By Shannon Gibney
An impressive work about family, survival, and what one character calls the “spiral” of all stories, Chris Stark’s Carnival Lights is part novel, part Minnesota history, part spiritual tome, and part brutal account of white racial and sexual violence. Centering on several generations of one Ojibwe family in both the northern and southern parts of the state and spanning the years 1860 to 1969, the book deftly shows how whites used land theft, intimidation, and sheer force to try to exterminate and remove Native communities, but also how the victims resisted and fought to keep their ways of life.

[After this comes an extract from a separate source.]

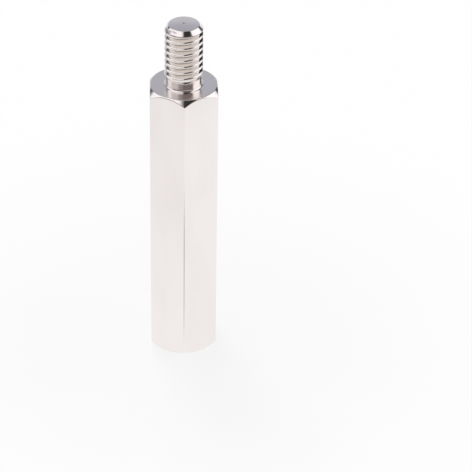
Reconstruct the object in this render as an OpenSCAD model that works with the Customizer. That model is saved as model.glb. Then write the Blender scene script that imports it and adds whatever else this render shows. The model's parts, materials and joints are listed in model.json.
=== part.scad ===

Even through so much devastation and loss, Carnival Lights asserts that the land—and everything living on it—remembers. At one point Sher recalls finding her father frozen to death in a field:
The trees, their outstretched arms and fingers cradling delicate lines of snow, heard and saw all of it, and it became part of them, recorded in their beings, in their flesh. Ring after ring, year after year, the Standing People recorded the story of the land. They absorbed, held, witnessed. The Standing People. The libraries of the earth. The collectors of knowledge, their limbs arching over the land, over life. Holding. Bending. Protecting.
The Standing People bearing witness to horrible acts of violence against the Ojibwe is one of the central themes in the book, and it provides a sense of accountability, if not consequence, for the ongoing and pernicious attacks.